Les hépatites tuent 4 000 patients chaque année, mais leur prise en charge progresse. Dans un rapport rendu public ce 19 mai, l’Agence de Recherche sur le Sida et les hépatites virales (ANRS) et l’Association française pour l’étude du foie (AFEF) livrent un bilan sur la prise en charge des quelques 50 000 personnes infectées par le virus de l’hépatite B ou C.
Des infections sous contrôle
Les hépatites virales sont en chute et de mieux en mieux traitées. Ce rapport, coordonné par le Pr Daniel Dhumeaux, souligne les progrès frappants des molécules disponibles. Elles ont atteint une efficacité telle que le taux de guérison des infections par le virus de l’hépatite C atteint 90%. Le traitement est court (3 mois) et accompagné de peu d’effets indésirables. Les traitements de l’hépatite B, bien que moins avancés et nécessaires tout au long de la vie, peuvent désormais contrôler l’infection. Dans les deux cas, les médicaments permettent de réduire le risque d’évolution vers une cirrhose ou un carcinome hépatocellulaire, qui accroissent la mortalité.

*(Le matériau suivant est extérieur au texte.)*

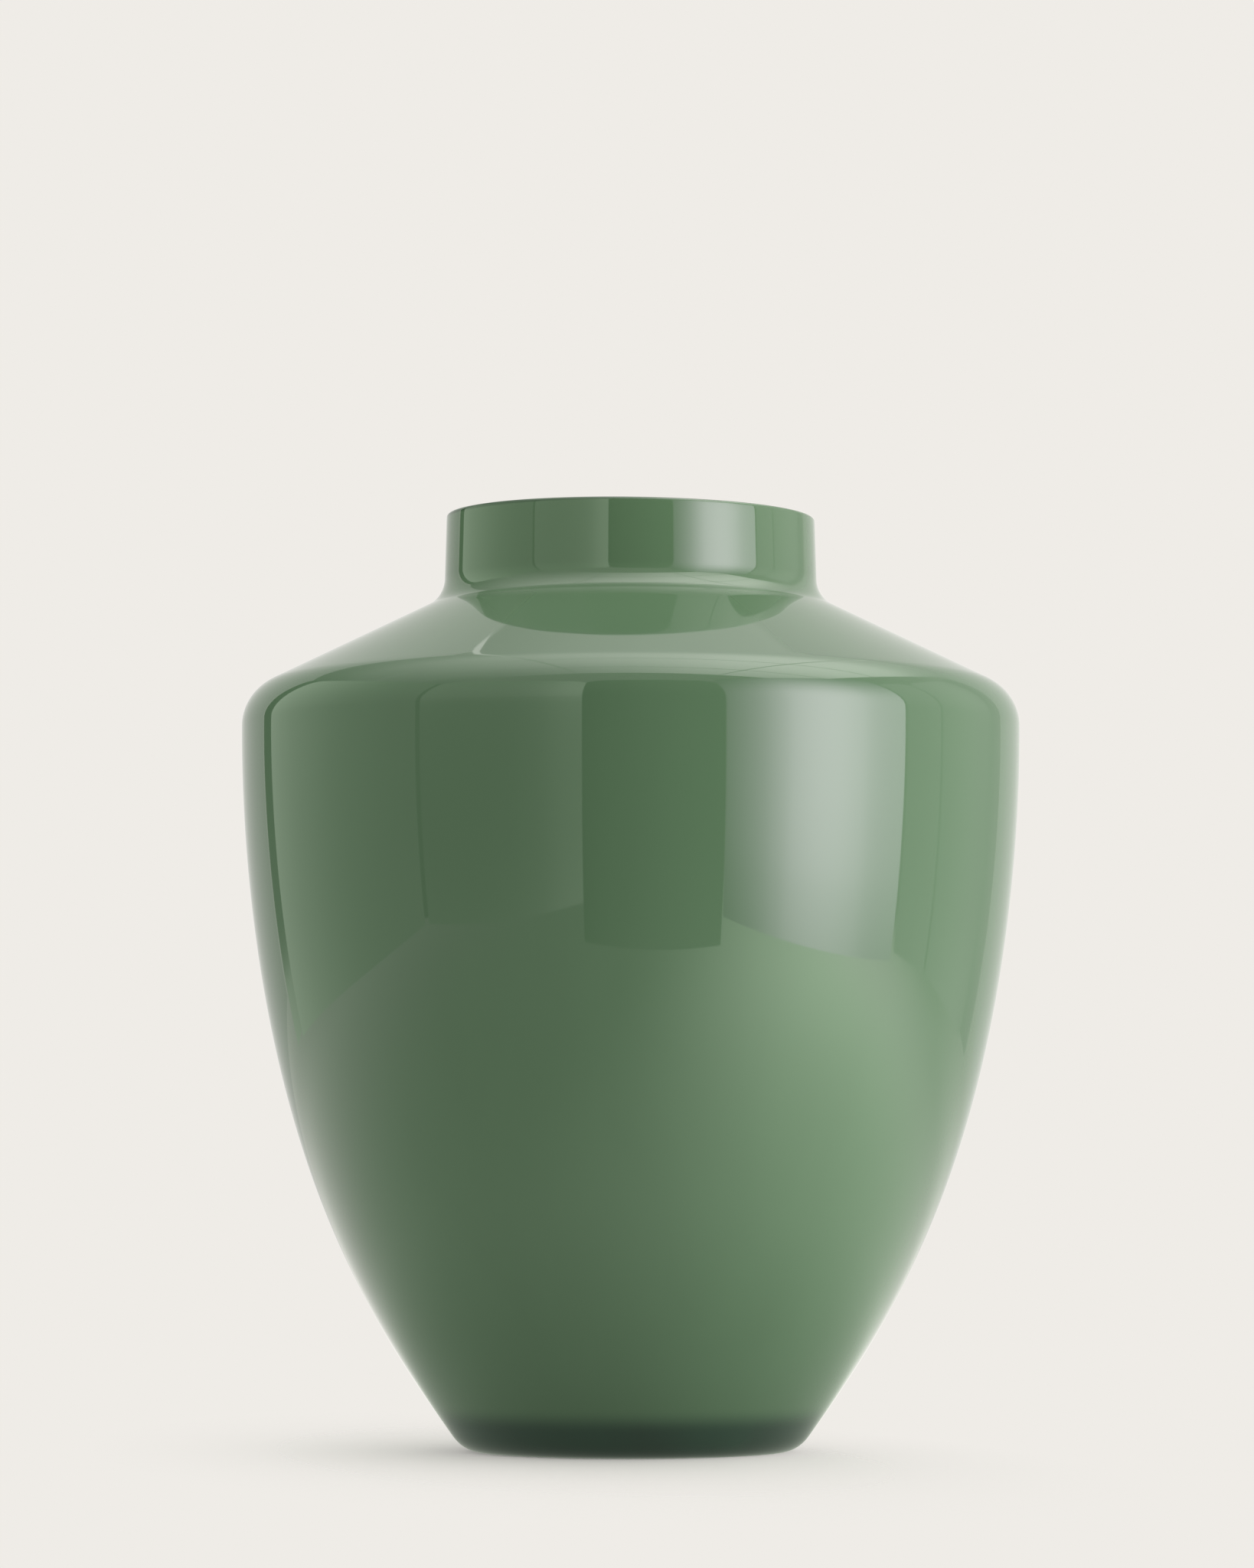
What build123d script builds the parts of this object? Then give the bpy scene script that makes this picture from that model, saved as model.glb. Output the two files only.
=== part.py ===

Au vu de ces réussites, deux objectifs doivent être fixés : traiter l’ensemble des malades atteints d’hépatite C, et développer la recherche de médicaments permettant de guérir l’hépatite B sur une durée plus courte.
Une personne infectée sur deux ne le sait pas
Prévention et dépistage sont pourtant plus nécessaires que jamais. Le rapport souligne les inégalités dans l’accès des populations vulnérables à un suivi. Usagers de drogues, migrants issus de zones endémiques ou encore détenus sont aussi les moins vaccinés et les moins dépistés. Cela constitue d’ailleurs le principal point noir du rapport : la moitié des personnes infectées par le virus de l’hépatite B ou C s’ignorent.
Un retard largement dû au manque de vaccination. Les personnes à risque élevé (soignants, multipartenaires, usagers de drogues…) se voient proposer une immunisation contre l’hépatite B. Dans les faits, moins d’un consommateur de drogue sur deux est vacciné, tout comme 60% des hommes à relation sexuelle avec des hommes (HSH) et 88% des médecins généralistes. D’ailleurs, le taux d’immunisation a chuté entre 2000 et 2009. La recommandation de l'ANRS est donc claire : "Il faut profiter de tout contact avec un médecin ou une structure d'accueil pour proposer une vaccination aux enfants, adolescents et personnes exposées." Et les experts enfoncent le clou en rappelant que les craintes concernant la vaccination contre l'hépatite ne sont pas justifiées.
Dépister tous les hommes entre 18 et 60 ans
Côté dépistage, la France ne fait pas tellement mieux, puisqu’une personne infectée par l’hépatite C ignore son statut sérologique. Prise en charge tôt, une hépatite peut pourtant être contrôlée rapidement, ce qui réduit le risque de contamination et de complications. C’est pourquoi l’ANRS et l’AFEF encouragent vivement la mise en place de dépistages de proximité, comme les tests rapides à orientation diagnostique (TROD). Les auteurs du rapport recommandent en fait d'élargir le dépistage aux hommes âgés de 18 à 60 ans et aux femmes enceintes dès la première consultation prénatale.
Enfin, l'Agence nationale de recherche sur le sida et les hépatites ainsi que l'association française pour l'étude du foie ne se contentent d'émettre des recommandations purement médicales puisque les inégalités sociales expliquent beaucoup des contaminations. Les auteurs du rapport plaident donc clairement pour une amélioration de la couverture médicale complémentaire de santé, du droit de séjour pour raisons de soins, etc. Faute de mesures sociales, les progrès extraordinaires des traitements pourraient bien être ternis.